Switch chattering happens when a worn or faulty spring causes the metal contacts to bounce as the key is released — momentarily opening and closing the circuit, registering two keydown events from one physical press. In the tester, a chattering key will flash twice rapidly for a single press. It is most common in high-actuation-count switches (50M+ presses) and in budget switches with inconsistent spring weights. Chattering cannot be fixed by cleaning — the switch needs to be replaced or hot-swapped if your keyboard supports it.
How do I test N-key rollover on a mechanical keyboard?
Hold down as many keys as possible at once and watch the Keys Held Now counter. NKRO keyboards will continue counting regardless of how many keys you hold. 6KRO keyboards will stop at 6. Note: many keyboards that advertise NKRO over PS/2 drop to 6KRO over USB due to USB protocol limitations.
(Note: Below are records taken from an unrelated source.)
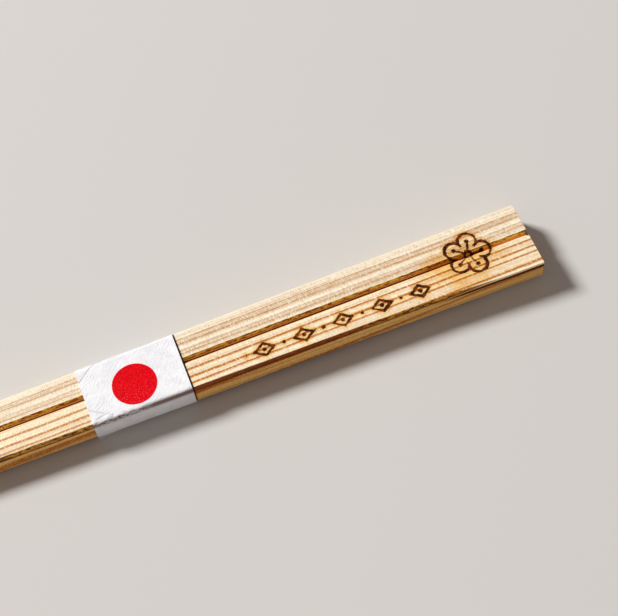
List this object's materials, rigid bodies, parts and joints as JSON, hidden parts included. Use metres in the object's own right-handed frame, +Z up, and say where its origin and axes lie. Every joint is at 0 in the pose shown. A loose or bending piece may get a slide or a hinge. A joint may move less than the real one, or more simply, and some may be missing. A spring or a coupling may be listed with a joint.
{
  "type": "pair of disposable wooden chopsticks",
  "caption": "Unsnapped disposable wooden chopsticks, grooved and slit between the sticks, held in a white paper band printed with a red disc.",
  "frame": {"origin": "under the middle of the length, on the plane that the paper band lies on", "axes": "+X along the sticks from the tips to the butt, +Y across the pair, +Z up"},
  "size_m": [0.203, 0.012, 0.0046],
  "materials": {
    "wood": "bare planed softwood, cream with orange-brown growth lines",
    "paper": "white fibrous paper with a printed red disc"
  },
  "bodies": {
    "root": {"chopstick_pair": "wood", "paper_band": "paper"}
  },
  "joints": []
}
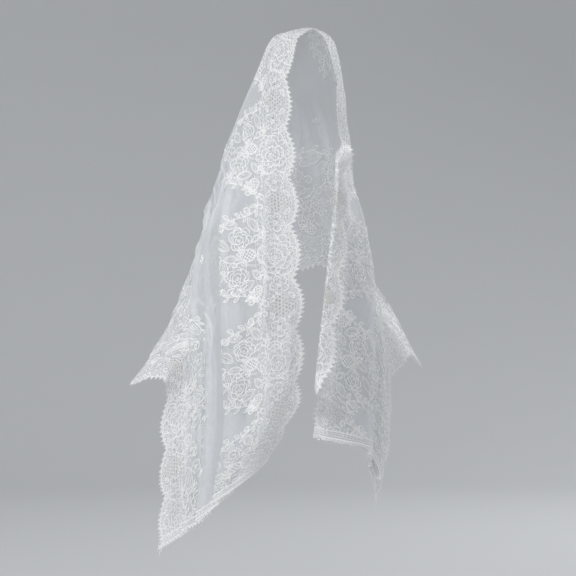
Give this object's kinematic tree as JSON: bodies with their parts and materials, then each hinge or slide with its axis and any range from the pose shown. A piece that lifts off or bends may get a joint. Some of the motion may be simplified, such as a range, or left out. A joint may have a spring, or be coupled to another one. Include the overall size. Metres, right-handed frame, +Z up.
{
  "type": "lace shawl draped over a head",
  "caption": "Long translucent lace shawl with scalloped eyelash edges, worn over the head and hanging open at the front to past the hips.",
  "frame": {"origin": "on the inside of the cloth at the crown of the head that holds the shawl up", "axes": "+Z up; the wearer faces -Y; +X to the right of someone who looks at the wearer's face"},
  "size_m": [0.5265, 0.3154, 0.917],
  "materials": {
    "net": "fine translucent white net",
    "lace": "matte white thread"
  },
  "bodies": {
    "root": {"hood_stretch": "net", "left_stretch": "net", "right_stretch": "net", "left_end_trim": "lace", "right_end_trim": "lace", "front_edge_lashes": "lace", "back_edge_lashes": "lace"}
  },
  "joints": []
}
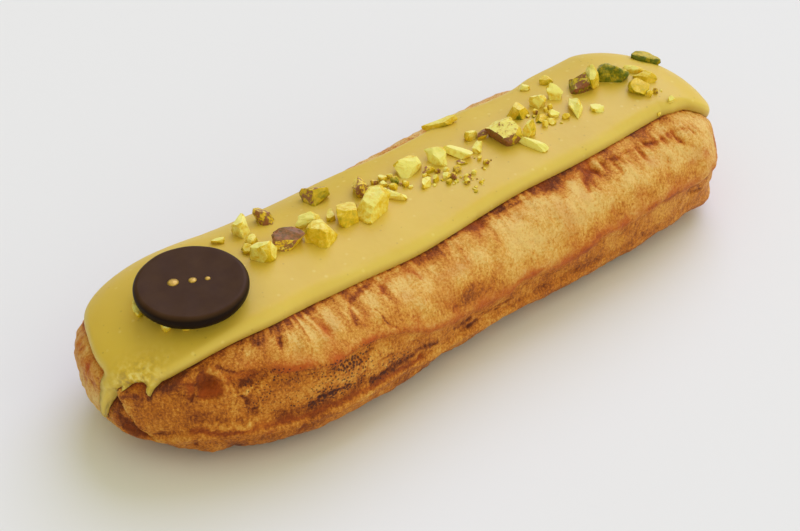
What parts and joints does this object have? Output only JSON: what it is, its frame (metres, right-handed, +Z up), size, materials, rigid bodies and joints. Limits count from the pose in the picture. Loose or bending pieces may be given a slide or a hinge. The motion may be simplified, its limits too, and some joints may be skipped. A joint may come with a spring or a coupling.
{
  "type": "pistachio eclair",
  "caption": "Long baked choux pastry with rounded ends, topped with smooth pistachio icing, a row of chopped nuts and a round chocolate disc at one end.",
  "frame": {"origin": "on the floor under the middle of the bounding box", "axes": "+X along the pastry from the end with the chocolate disc to the plain end, +Z up, -Y the side seen in the picture"},
  "size_m": [0.151, 0.049, 0.0332],
  "materials": {
    "choux": "matte",
    "icing": "satin",
    "chocolate": "satin",
    "nut": "matte"
  },
  "bodies": {
    "root": {"choux_shell": "choux", "pistachio_icing": "icing", "chocolate_disc": "chocolate"}
  },
  "joints": []
}
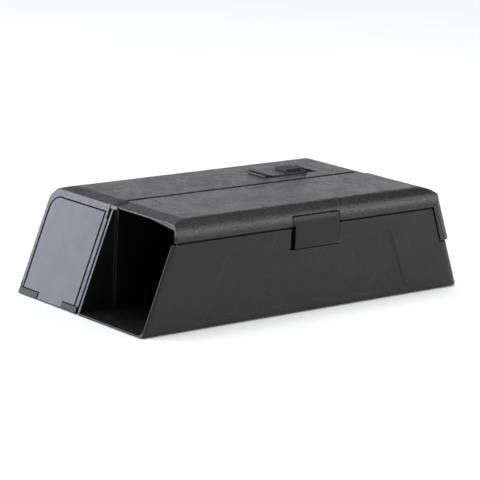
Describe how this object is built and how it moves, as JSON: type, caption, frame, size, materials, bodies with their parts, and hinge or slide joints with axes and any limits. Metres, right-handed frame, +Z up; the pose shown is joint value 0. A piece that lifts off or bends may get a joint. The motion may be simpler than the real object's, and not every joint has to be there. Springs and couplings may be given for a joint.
{
  "type": "rodent bait station",
  "caption": "Lockable rodent bait station: low box with sloping ends, open entrance tunnel under a lift-up lid, locked rear bait chamber and end door.",
  "frame": {"origin": "middle of the footprint, on the ground plane under the feet", "axes": "+X along the length away from the open entrance, +Y from the latch side to the rear, +Z up"},
  "size_m": [0.4012, 0.2, 0.1074],
  "materials": {
    "shell_plastic": "fine moulded grain, black",
    "trim_plastic": "smoother satin, black",
    "inner_plastic": "plain moulded, black",
    "steel": "drawn and zinc plated",
    "lock_brass": "turned",
    "bait": "pressed wax block",
    "plate": "plain pale strip"
  },
  "bodies": {
    "base": {"base": "shell_plastic", "divider": "shell_plastic", "divider_screws": "steel", "lid_hinge_pins": "steel", "rear_hinge_rod": "steel", "lock_strike": "steel", "strike_screws": "steel", "bait_tray": "inner_plastic", "bait_rods": "steel", "rod_clips": "steel", "bait_block_1": "bait", "bait_block_2": "bait", "bait_block_3": "bait", "bait_block_4": "bait", "bait_block_5": "bait", "bait_block_6": "bait"},
    "lid": {"lid": "shell_plastic", "latch_pin": "steel"},
    "front_latch": {"front_latch": "trim_plastic"},
    "rear_cover": {"rear_cover": "shell_plastic", "door_pins": "steel", "lock_housing": "inner_plastic", "housing_screws": "steel", "flap_pin": "steel", "id_plate": "plate"},
    "end_door": {"end_door": "trim_plastic"},
    "lock_barrel": {"lock_barrel": "lock_brass", "lock_cam": "steel", "cam_screw": "steel"},
    "lock_bolt": {"lock_bolt": "steel"},
    "lock_flap": {"lock_flap": "trim_plastic"},
    "flap_slider": {"flap_slider": "trim_plastic", "slider_tongue": "steel"}
  },
  "joints": [
    {"name": "lid_hinge", "type": "hinge", "parent": "base", "child": "lid", "pos_m": [0, -0.0012, 0.09895], "axis": [-1, 0, 0], "range_deg": [0, 90]},
    {"name": "latch_hinge", "type": "hinge", "parent": "lid", "child": "front_latch", "pos_m": [0, -0.09659, 0.0928], "axis": [-1, 0, 0], "range_deg": [0, 70]},
    {"name": "cover_hinge", "type": "hinge", "parent": "base", "child": "rear_cover", "pos_m": [0, 0.097, 0.01], "axis": [-1, 0, 0], "range_deg": [0, 90]},
    {"name": "door_hinge", "type": "hinge", "parent": "rear_cover", "child": "end_door", "pos_m": [-0.16506, 0.05, 0.08688], "axis": [0, 1, 0], "range_deg": [0, 85]},
    {"name": "flap_hinge", "type": "hinge", "parent": "rear_cover", "child": "lock_flap", "pos_m": [0.0495, 0.0395, 0.10275], "axis": [0, -1, 0], "range_deg": [0, 100]},
    {"name": "flap_slide", "type": "slide", "parent": "lock_flap", "child": "flap_slider", "axis": [0, 1, 0], "range_m": [0, 0.004]},
    {"name": "key_turn", "type": "hinge", "parent": "rear_cover", "child": "lock_barrel", "pos_m": [0.076, 0.039, 0.092], "axis": [0, 0, -1], "range_deg": [0, 90]},
    {"name": "bolt_slide", "type": "slide", "parent": "rear_cover", "child": "lock_bolt", "axis": [0, -1, 0], "range_m": [0, 0.008]}
  ],
  "couplings": [
    {"joint": "bolt_slide", "follows": "key_turn", "m_per_rad": 0.005093}
  ]
}
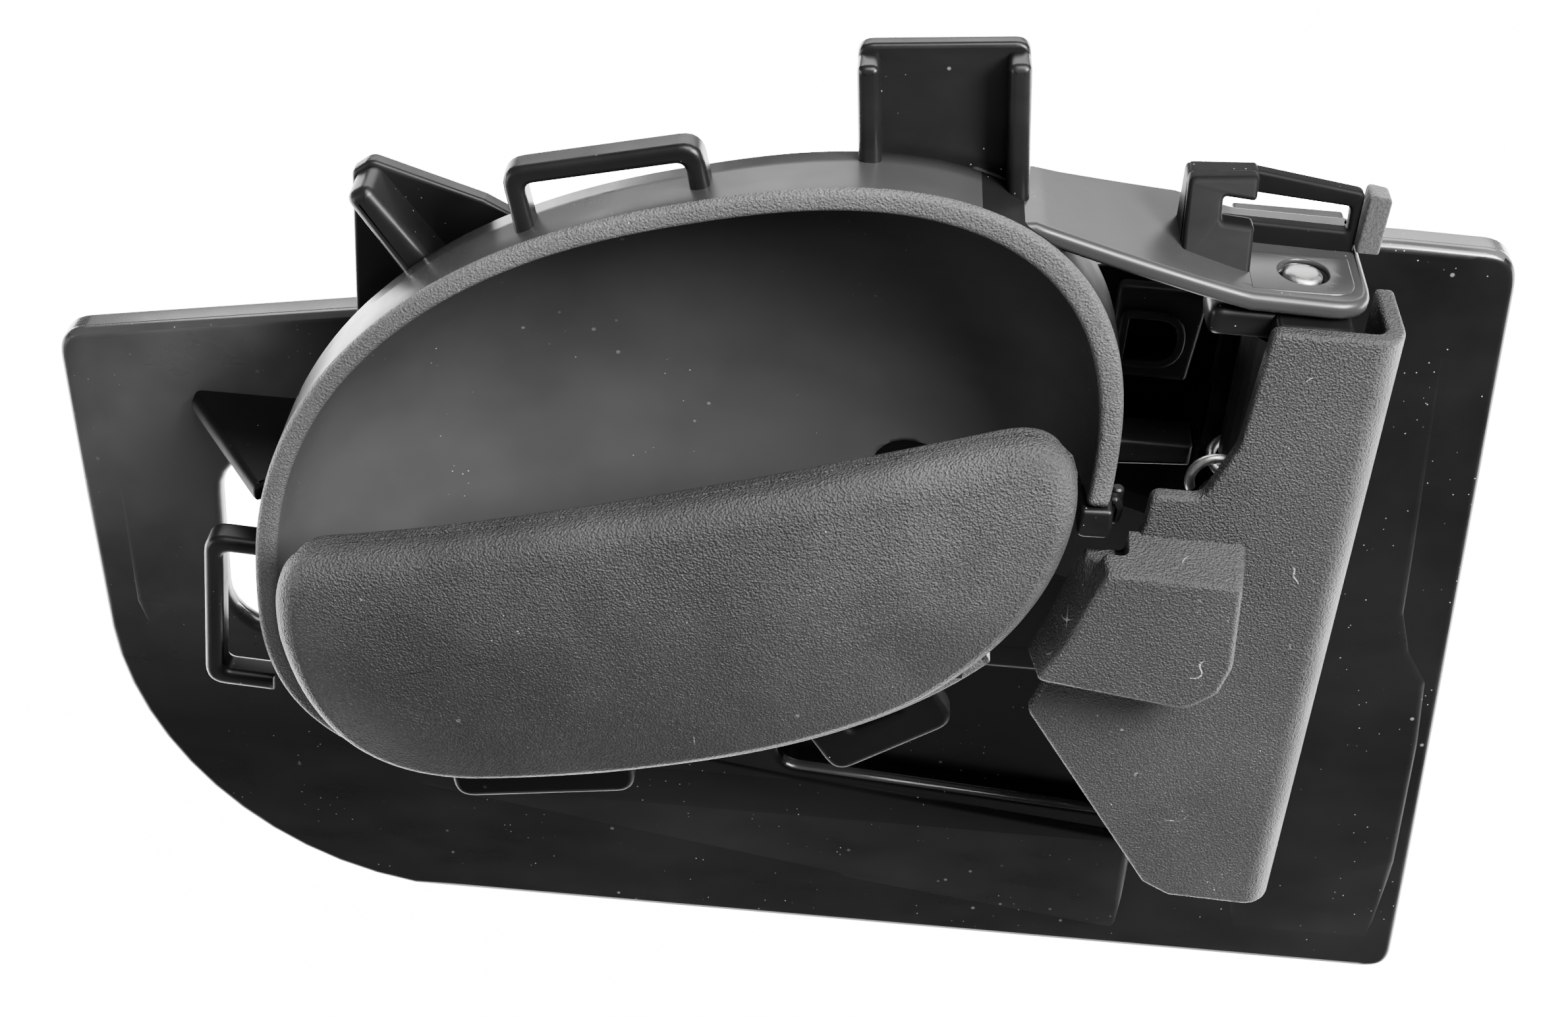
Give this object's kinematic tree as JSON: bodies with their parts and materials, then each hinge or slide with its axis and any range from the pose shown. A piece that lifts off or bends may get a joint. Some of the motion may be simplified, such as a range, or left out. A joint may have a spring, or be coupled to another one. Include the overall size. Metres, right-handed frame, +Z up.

Test with your actual connection method (USB vs. PS/2) to see your real rollover.
Why does my mechanical keyboard register a key I didn't press?
Phantom key inputs from a mechanical keyboard are usually caused by: (1) a stuck switch — debris or a failed spring holding the contact closed, making the key appear always-pressed; (2) switch actuation from nearby vibration — linear switches with very low actuation force (25–35g) can register from impact on the desk; or (3) switch oxidation on a rarely-used key — the contact surface develops a thin oxide layer causing intermittent false triggering. Clean the switch contact with isopropyl alcohol or replace the switch.
Does switch type affect N-key rollover?
No — N-key rollover is determined by the keyboard's PCB and firmware design, not the individual switch type. A keyboard with Cherry MX Red switches and one with Cherry MX Blue switches on the same PCB will have identical rollover. What switch type does affect is actuation force, tactile feedback, noise level, and actuation distance — none of which influence how many simultaneous keys the keyboard can register.
How do I test a hot-swap mechanical keyboard after changing switches?
After installing new switches, use this tester to verify each replaced switch registers correctly. Press the new switch and confirm it lights up. Also test for chattering (each press should register exactly once) by tapping the key rapidly and watching whether it double-fires. Hot-swap sockets occasionally have bent pins that prevent a new switch from making full contact — these will show as non-registering keys in the tester.
What is the difference between 6KRO and NKRO mechanical keyboards?
6KRO (6-key rollover) means the keyboard can register exactly 6 standard keys pressed simultaneously, plus modifier keys (Shift, Ctrl, Alt, Win) which are counted separately. Full NKRO means every key on the keyboard can be pressed simultaneously with no drops. For gaming, 6KRO is sufficient for virtually all scenarios — competitive games rarely require more than 5 simultaneous inputs. NKRO matters most for professional fast typists and specific rhythm game inputs requiring 6+ simultaneous presses.